Der Sender als Motiv beliebt

Wenn ich ein privater Hauskäufer wäre, würde ich dann ein Haus kaufen, ohne Kenntnis der erforderlichen Sanierungsmaßnahmen und -kosten? Würde ich mich auf die schwammige Zusage meiner Bausparkasse (hier Wirtschaftsministerium) verlassen, sie würde mir „mit den zur Verfügung stehenden Möglichkeiten zur Seite stehen, wird heute in einem Leserbrief im MT geschrieben. Genau: Deshalb der Beschluss vom Dienstag. Ich hoffe auf ein für den Sendererhalt günstiges Resultat - bleibt das aber aus, wird der Abbruch kommen.

Wie bei der Windkraft

Schnell auf ein anderes Thema gewechselt: Windkraft. Umstritten wie der Sender-Erhalt. Die Gegner bestimmen das Meinungsbild über solche Anlagen. Doch jetzt überraschte das Institut der Deutschen Wirtschaft mit der Schlagzeile: Breite Mehrheit für Windkraft. Über 90 Prozent der Bevölkerung erachten den Ausbau der erneuerbaren Energien wie Sonnen- oder Windenergie als wichtig oder sehr wichtig, damit die Energiewende gelingt.
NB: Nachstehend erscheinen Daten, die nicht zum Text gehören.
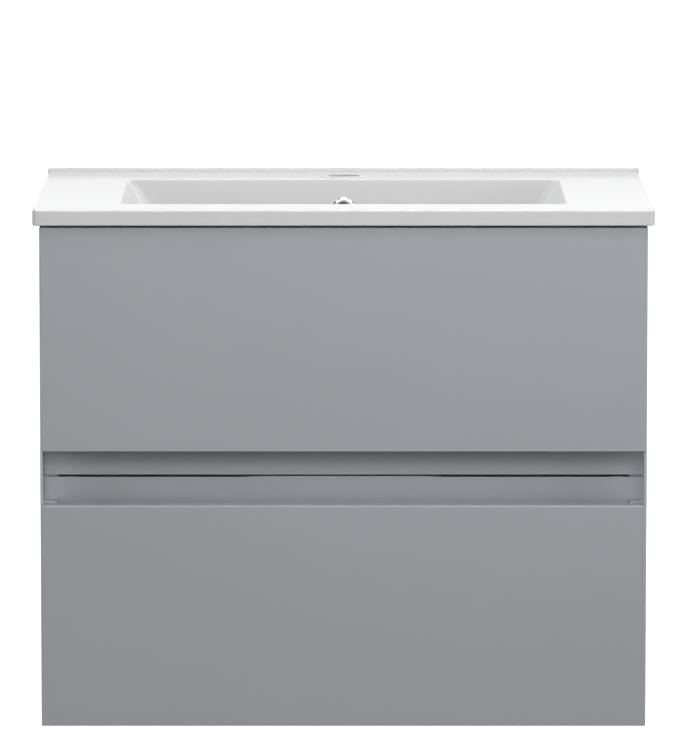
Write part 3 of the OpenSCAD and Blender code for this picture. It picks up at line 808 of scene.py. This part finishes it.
def make_screws(node, head_height, pan=False):
    """Threaded screws with a cross recess in place of the plain ones of a node."""
    bm = bmesh.new()
    frames = [screw_frame(points) for points in islands(node)]
    head, shank, length = frames[0][3], frames[0][4], frames[0][2]
    profile = screw_profile(head, shank, head_height, length, pan)
    model = turned("screw_model", profile, (0, 0, 0), 0.0, 20)
    combine(model, cross_recess(head * 0.6, min(head_height * 1.1, 1.4 * MM)), "DIFFERENCE")
    for place, direction, *_ in frames:
        turn = direction.to_track_quat("Z", "Y").to_matrix().to_4x4()
        piece = bmesh.new()
        piece.from_mesh(model.data)
        bmesh.ops.transform(piece, matrix=Matrix.Translation(place) @ turn, verts=piece.verts)
        mesh = bpy.data.meshes.new("one_screw")
        piece.to_mesh(mesh)
        piece.free()
        bm.from_mesh(mesh)
        bpy.data.meshes.remove(mesh)
    bpy.data.objects.remove(model)
    smooth_faces(bm, math.radians(32))
    stand_for(new_object(node + "_shape", bm), node)


LACQUERED = ("upper_face", "lower_face")
WALLS = ("upper_inner_front", "lower_inner_front", "left_gable", "right_gable")
BOARDS = [n for n, s in SLOTS.items() if s in ("board_grey", "grey_lacquer") and n not in LACQUERED + WALLS]
PRESSINGS = [n for n in SLOTS if n.endswith("_member") or n in ("wall_plates", "hanger_hooks")]
MOULDINGS = ("trap_surround", "hanger_housings")
CAPS = "recess_end_caps"

MATERIALS = make_materials()
make_camera()
make_studio()
for node in LACQUERED:
    make_face(node)
for node in WALLS:
    refined(node, 0.12 * MM, 2)
refined(CAPS, 0.15 * MM, 2)
for node in BOARDS:
    refined(node, 0.5 * MM, 2)
for node in PRESSINGS:
    refined(node, 0.3 * MM, 2)
for node in MOULDINGS:
    refined(node, 0.8 * MM, 3)
make_basin()
make_overflow_ring()
for level in ("upper", "lower"):
    make_screws(level + "_face_screws", 1.8 * MM)
    make_screws(level + "_box_screws", 2.0 * MM)
    make_screws(level + "_member_screws", 1.2 * MM, True)
make_screws("cabinet_member_screws", 0.9 * MM, True)
for node, obj in frame["nodes"].items():
    clothe(obj, SLOTS[node])
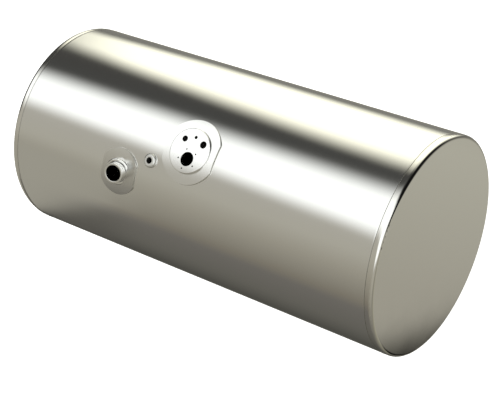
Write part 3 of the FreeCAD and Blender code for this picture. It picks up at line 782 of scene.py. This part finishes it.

Doch wenn der Regionalverband Nordschwarzwald nur zwei Dutzend Standorte ausweist, stehen ihmmehr Verdruss als Freude ins Haus. Beim Standort-Vorschlag Wald bei Großglattbach war es nicht anders.

Die Umsetzungsprobleme und öffentliche Wahrnehmung eines Akzeptanzproblems werden demzufolge von einer kleinen Minderheit in der Bevölkerung erwirkt, schreiben die Verfasser der Studie, die hier heruntergeladen werden kann.IW-Kurzbericht_2020_Akzeptanz_Windkraft.pdf

Ob Sender oder Windkraft: Entscheidungen brauchen gediegene Grundlagen. Gerade auch die Entscheidung über das Wahrzeichen einer Stadt und somit einem Stück Heimat. Einmal weg, ist immer weg!